LOS ANGELES -- It ain't easy being Adam Scott.
I mean, sure, there's the millions of dollars in his bank account. And the beautiful home in the Bahamas. And the idyllic golf swing. And the green jacket. And the swooning fans. And the ...
Wait, where was I again? Oh, right. It ain't easy being Scott.
This is less about the fame or the riches or the accolades than a very small part of the game that he has been forced to change in recent months.
You see, Scott was an anchorer. In golf circles, these words are often uttered with the same disdain once reserved for those believed to be practicing witchcraft in Salem.
Explain anchoring to a non-golfer and they're likely to produce such an impassioned shrug that their shoulders won't return to default status for minutes.
For golfers, though, the anchoring ban enacted at the beginning of this year has been among the hottest of hot-button issues -- and Scott's pursuit of success in the aftermath remains the subject of debate, no matter how close he comes to reaching another pinnacle.
That's because every final result for Scott is now viewed through the prism of putting.
On Sunday, he posted a final-round 4-under 67 at the Northern Trust Open, finishing in a share of second place, just a single stroke shy of Bubba Watson. For the week, Scott posted one eagle and 21 birdies, ranking third in the field; his strokes gained putting statistic was nearly 5 shots better than the average, ranking 15th.
Still, there were those who contended that having to employ a non-anchored putting stroke negatively affected him. That if he were still allowed to hold the butt end of his putter against his sternum, he would've won this week.
That, of course, is purely hypothetical.
But when I asked Scott after the final round whether he feels as if he needs a victory to validate his talent on the greens, he countered by making an excellent point.
"Yeah, I missed a couple today," he said. "I'm sure heaps of people missed a couple today. Just they all seem so much more important on the back nine, and every putt is the same, but I made so many great strokes and putts this week."

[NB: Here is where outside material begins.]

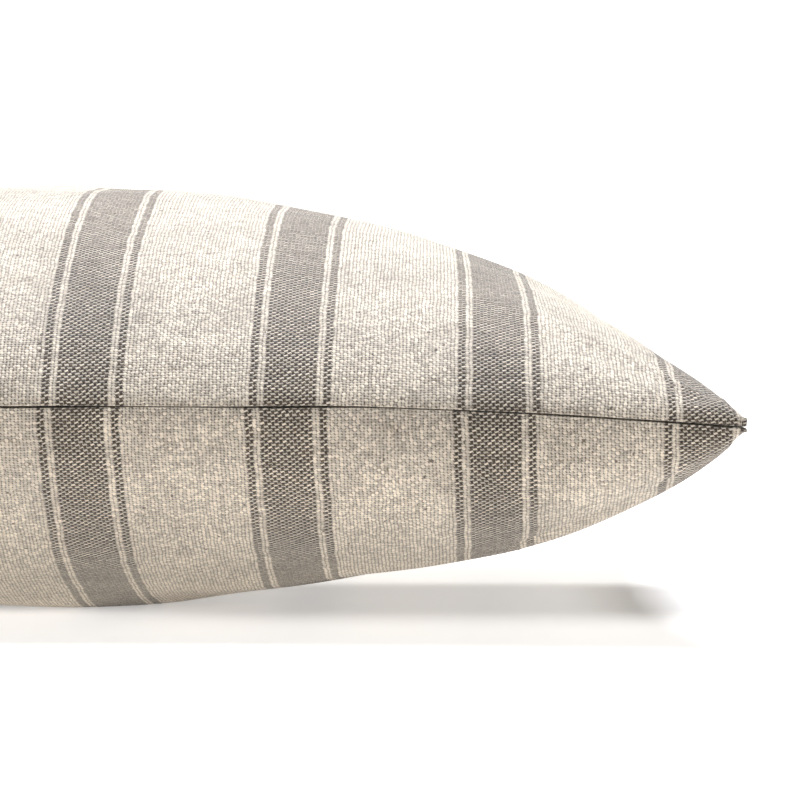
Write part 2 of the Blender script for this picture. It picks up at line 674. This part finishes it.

He's right. He's right about all of it.
There wasn't a player in the field who was immune to a few poor putts on the devilish poa annua surfaces at Riviera Country Club. To blame Scott's misses on a different putting style is to ignore every other competitor who missed putts using the same method they've had for years.
Of course, that doesn't stop such criticism from taking place, nor does it stop that criticism from sounding illogical.
All of which brings up a pertinent question: When will Scott finally be freed from the stigma of ex-anchorer, his pursuit of success judged on a level playing field with the game's other elite performers?
If it didn't happen with his second-place finish Sunday, perhaps it will when -- not if, but when -- he wins again. For some, though, winning only one event won't be enough. They'll want to see him win consistently. They'll want to see him win majors. Then, grudgingly, they'll concede that, yes, he actually can putt pretty well this way.
It reminds me of the same stigma that Tiger Woods faced from the public when he returned from scandal and injury. Observers wanted to judge when he'd be officially "back." Some maintained that it would come with a few title contentions, others said it would only happen with a victory, and still others insisted he wouldn't be "back" until he dominated at major championships again.
For his part, anytime he was asked about being "back," Woods simply shrugged and said he didn't know what that even meant.
It feels as if Scott views the current debate around his putting with similar indifference.
The rest of the world can deliberate how much the anchoring ban is affecting him and whether he'll continue to be the same player going forward.
As for Scott, he'll just keep rolling putts the only way he's allowed these days, all of that outer noise hardly causing a sound.
Just as he did this week, he'll make plenty of putts going forward. He'll miss plenty of them, too. That's the way golf works -- anchoring or not.
"I feel like it's all in a really good spot," he said of his putting stroke.
He doesn't seem bothered by those hypotheticals about it, which is probably the first step to improving.
It also means it might be pretty easy to be Adam Scott after all.